*Task requirements:* Reproduce the section of the listing that begins at the line containing "back_rear_piping();" and finishes at the line containing "for node in". Include both end lines and nothing beyond them.

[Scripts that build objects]
*****

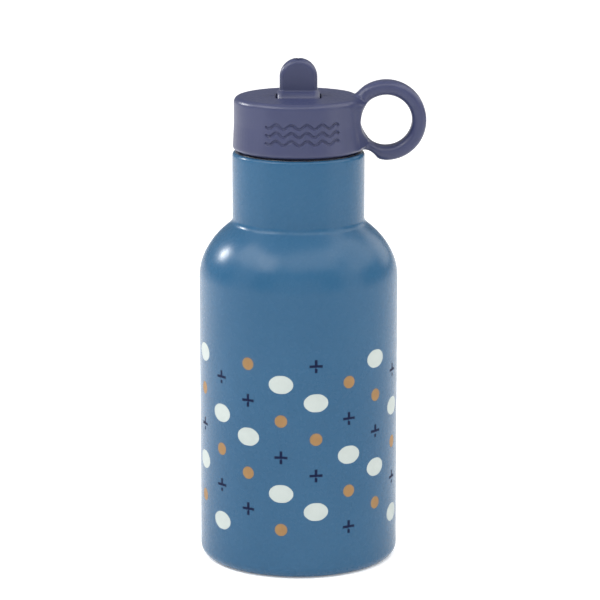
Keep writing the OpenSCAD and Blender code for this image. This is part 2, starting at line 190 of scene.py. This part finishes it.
def carve(piece, tool):
    """Takes the tool's shape out of the piece."""
    modify(piece, "BOOLEAN", operation="DIFFERENCE", solver="EXACT", object=tool)
    bpy.data.objects.remove(tool)


def copy_of(source, name):
    """A copy with its own mesh."""
    piece = bpy.data.objects.new(name, source.data.copy())
    piece.data.name = name
    bpy.context.scene.collection.objects.link(piece)
    return piece


def joined(name, parts):
    """Several pieces made one."""
    pick(parts[0])
    for part in parts:
        part.select_set(True)
    bpy.ops.object.join()
    piece = bpy.context.object
    piece.name = piece.data.name = name
    return piece


def coat(piece, material):
    """Gives a piece that finish all over."""
    piece.data.materials.clear()
    piece.data.materials.append(material)


# ---------------------------------------------------------------- materials


def to_linear(rgb):
    """Screen colour, 0 to 255, as the linear colour that a shader takes."""
    out = []
    for c in rgb:
        c = c / 255
        out.append(c / 12.92 if c <= 0.04045 else ((c + 0.055) / 1.055) ** 2.4)
    return (*out, 1)


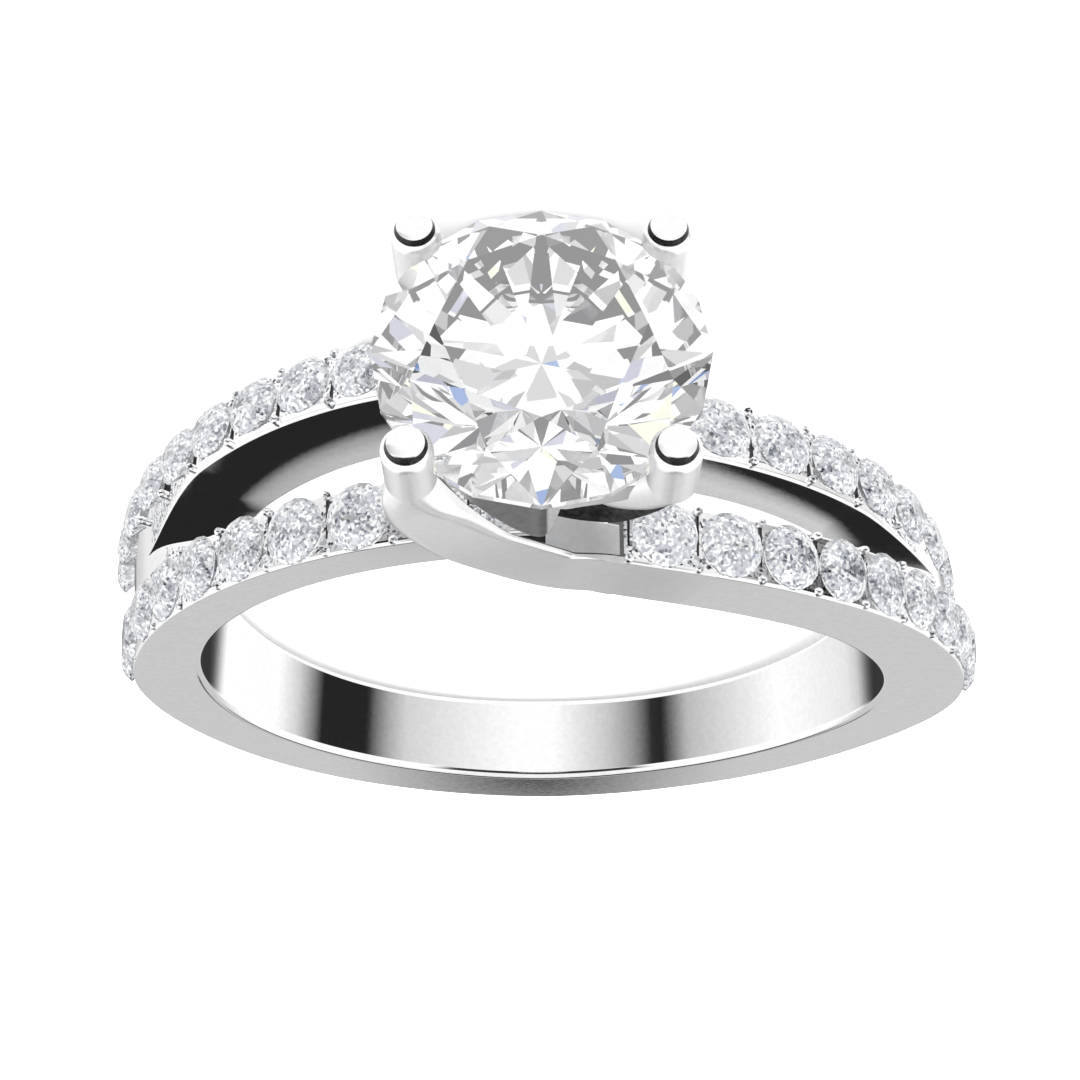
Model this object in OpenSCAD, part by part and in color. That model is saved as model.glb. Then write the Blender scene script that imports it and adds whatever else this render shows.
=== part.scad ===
// Diamond ring: bypass shank with split shoulders, a four prong head
// with one round brilliant and four rows of small round brilliants.
// All lengths in millimetres. The ring is drawn upright, finger axis
// along Y and head up, then laid on its side in its rest pose.

/* [Finger] */
// finger hole diameter, US size 6 1/2
finger_d = 17.0; // [15:0.1:21]

/* [Shoulder strands] */
// width of the wide strand, front right and back left
wide_w = 1.42; // [1.3:0.02:1.7]
// width of the narrow strand, front left and back right
narrow_w = 1.46; // [1.3:0.02:1.7]
// outward lean of the strand walls, run over rise
wall_lean = 0.093; // [0:0.005:0.15]
// angle above the side where the shank splits
split_angle = 24; // [18:1:30]
// angle over which the gap reaches its full width
split_run = 20; // [10:1:30]
// edge break along the strand rims
rim_break = 0.07; // [0.03:0.01:0.15]
// edge break on the plain lower band
band_break = 0.16; // [0.05:0.01:0.3]
// depth of the plain step at the end of each wide strand
step_depth = 0.40; // [0.2:0.05:0.8]
// how much narrower the strand is past that step
step_in = 0.45; // [0:0.05:0.6]

/* [Small stones] */
// girdle diameter of the stones on the wide strands
wide_d = 1.36; // [1.2:0.02:1.4]
// girdle diameter of the stones on the narrow strands
narrow_d = 1.46; // [1.2:0.02:1.5]
// stones on each wide strand
wide_count = 10; // [7:1:10]
// stones on each narrow strand
narrow_count = 9; // [7:1:9]
// height of the girdles over the strand top
melee_rise = 0.12; // [0.06:0.01:0.2]
// radius of the shared claws between the stones
claw_r = 0.125; // [0.1:0.005:0.2]
// height of the shared claws over the strand top
claw_rise = 0.17; // [0.1:0.01:0.35]

/* [Centre stone] */
// girdle diameter of the centre stone
centre_d = 6.20; // [5.8:0.05:6.6]
// height of its girdle over the finger axis
centre_z = 13.90; // [13.4:0.05:14.6]

/* [Cut of the stones] */
// table width over girdle diameter
cut_table = 0.57; // [0.5:0.01:0.65]
// crown height over girdle diameter
cut_crown = 0.150; // [0.12:0.005:0.18]
// girdle thickness over girdle diameter
cut_girdle = 0.025; // [0.01:0.005:0.05]
// pavilion depth over girdle diameter
cut_pavilion = 0.430; // [0.4:0.005:0.46]
// clearance between a stone and its seat
seat_gap = 0.03; // [0.02:0.005:0.06]

/* [Head] */
// half spacing of the four prongs
prong_a = 2.32; // [2.2:0.01:2.6]
// prong radius
prong_r = 0.45; // [0.35:0.01:0.6]
// height of the prong tips over the finger axis
prong_tip = 14.62; // [14:0.02:15.4]
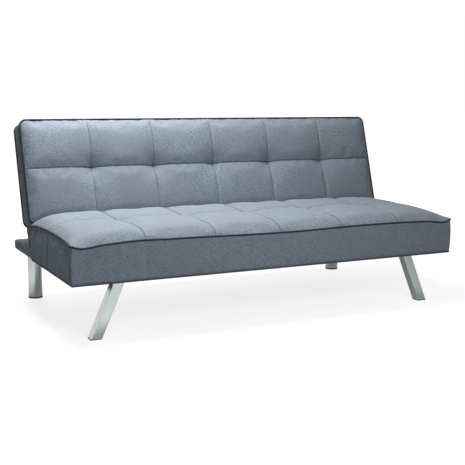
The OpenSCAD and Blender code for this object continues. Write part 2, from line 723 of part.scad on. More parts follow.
placed() {
    seat_front_rail();
    seat_rear_rail();
    seat_side_rail(-1);  // seat_side_rail_left
    seat_side_rail(1);  // seat_side_rail_right
    seat_cross_rails();
    seat_corner_blocks();
    front_leg_board();
    seat_webbing_long();
    seat_webbing_cross();
    seat_foam();
    seat_cover();
    seat_piping();
    seat_dust_cover();
    box_front_rail();
    box_rear_rail();
    box_side_rails();
    rear_leg_blocks();
    box_top_board();
    box_pad();
    box_cover();
    box_dust_cover();
    joining_bolts();
    joining_nuts();
    front_leg(-1);  // front_leg_left
    front_leg(1);  // front_leg_right
    front_foot_cap(-1);  // front_foot_cap_left
    front_foot_cap(1);  // front_foot_cap_right
    front_leg_screws();
    rear_leg(-1);  // rear_leg_left
    rear_leg(1);  // rear_leg_right
    rear_foot_cap(-1);  // rear_foot_cap_left
    rear_foot_cap(1);  // rear_foot_cap_right
    rear_leg_screws();
    hinge_plate(-1);  // hinge_plate_left
    hinge_plate(1);  // hinge_plate_right
    hinge_plate_bolts();
    back_bottom_rail();
    back_top_rail();
    back_stile(-1);  // back_stile_left
    back_stile(1);  // back_stile_right
    back_middle_stiles();
    back_webbing();
    back_foam();
    back_cover();
    back_front_piping();
    back_rear_piping();
    back_rear_panel();
    hinge_arm(-1);  // hinge_arm_left
    hinge_arm(1);  // hinge_arm_right
    hinge_arm_bolts();
    hinge_rivet(-1);  // hinge_rivet_left
    hinge_rivet(1);  // hinge_rivet_right
    pawl_pins();
    pawl_spring(-1);  // pawl_spring_left
    pawl_spring(1);  // pawl_spring_right
    pawl(-1);  // pawl_left
    pawl(1);  // pawl_right
}
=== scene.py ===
# %% [markdown]
# # An armless sofa bed, upholstered in code
# This lesson dresses a finished mechanical model of a sofa bed. The wood, legs and hinges come from
# the CAD frame and only need good materials. Everything soft is made here: the tufted seat and back,
# their piping, the box behind the back, and the thin cloths that close the frame underneath.

# %% Load the frame and measure it
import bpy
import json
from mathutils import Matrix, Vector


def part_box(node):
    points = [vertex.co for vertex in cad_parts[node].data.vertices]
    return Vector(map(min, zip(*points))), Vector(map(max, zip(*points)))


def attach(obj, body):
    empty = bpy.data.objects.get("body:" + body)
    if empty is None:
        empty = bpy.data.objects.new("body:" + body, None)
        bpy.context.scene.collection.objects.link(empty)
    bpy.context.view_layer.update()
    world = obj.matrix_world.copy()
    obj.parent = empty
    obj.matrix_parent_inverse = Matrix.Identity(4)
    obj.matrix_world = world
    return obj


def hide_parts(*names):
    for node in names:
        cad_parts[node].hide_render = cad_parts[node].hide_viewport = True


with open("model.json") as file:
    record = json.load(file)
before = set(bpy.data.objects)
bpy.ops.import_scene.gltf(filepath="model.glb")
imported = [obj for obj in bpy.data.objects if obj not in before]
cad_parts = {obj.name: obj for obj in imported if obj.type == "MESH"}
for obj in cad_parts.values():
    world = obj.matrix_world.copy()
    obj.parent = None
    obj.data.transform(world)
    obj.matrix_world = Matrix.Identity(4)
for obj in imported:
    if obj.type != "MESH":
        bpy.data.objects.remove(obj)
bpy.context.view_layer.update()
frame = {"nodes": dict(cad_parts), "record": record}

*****

*Answer to the exercise:*
    back_rear_piping();
    back_rear_panel();
    hinge_arm(-1);  // hinge_arm_left
    hinge_arm(1);  // hinge_arm_right
    hinge_arm_bolts();
    hinge_rivet(-1);  // hinge_rivet_left
    hinge_rivet(1);  // hinge_rivet_right
    pawl_pins();
    pawl_spring(-1);  // pawl_spring_left
    pawl_spring(1);  // pawl_spring_right
    pawl(-1);  // pawl_left
    pawl(1);  // pawl_right
}
=== scene.py ===
# %% [markdown]
# # An armless sofa bed, upholstered in code
# This lesson dresses a finished mechanical model of a sofa bed. The wood, legs and hinges come from
# the CAD frame and only need good materials. Everything soft is made here: the tufted seat and back,
# their piping, the box behind the back, and the thin cloths that close the frame underneath.

# %% Load the frame and measure it
import bpy
import json
from mathutils import Matrix, Vector


def part_box(node):
    points = [vertex.co for vertex in cad_parts[node].data.vertices]
    return Vector(map(min, zip(*points))), Vector(map(max, zip(*points)))


def attach(obj, body):
    empty = bpy.data.objects.get("body:" + body)
    if empty is None:
        empty = bpy.data.objects.new("body:" + body, None)
        bpy.context.scene.collection.objects.link(empty)
    bpy.context.view_layer.update()
    world = obj.matrix_world.copy()
    obj.parent = empty
    obj.matrix_parent_inverse = Matrix.Identity(4)
    obj.matrix_world = world
    return obj


def hide_parts(*names):
    for node in names:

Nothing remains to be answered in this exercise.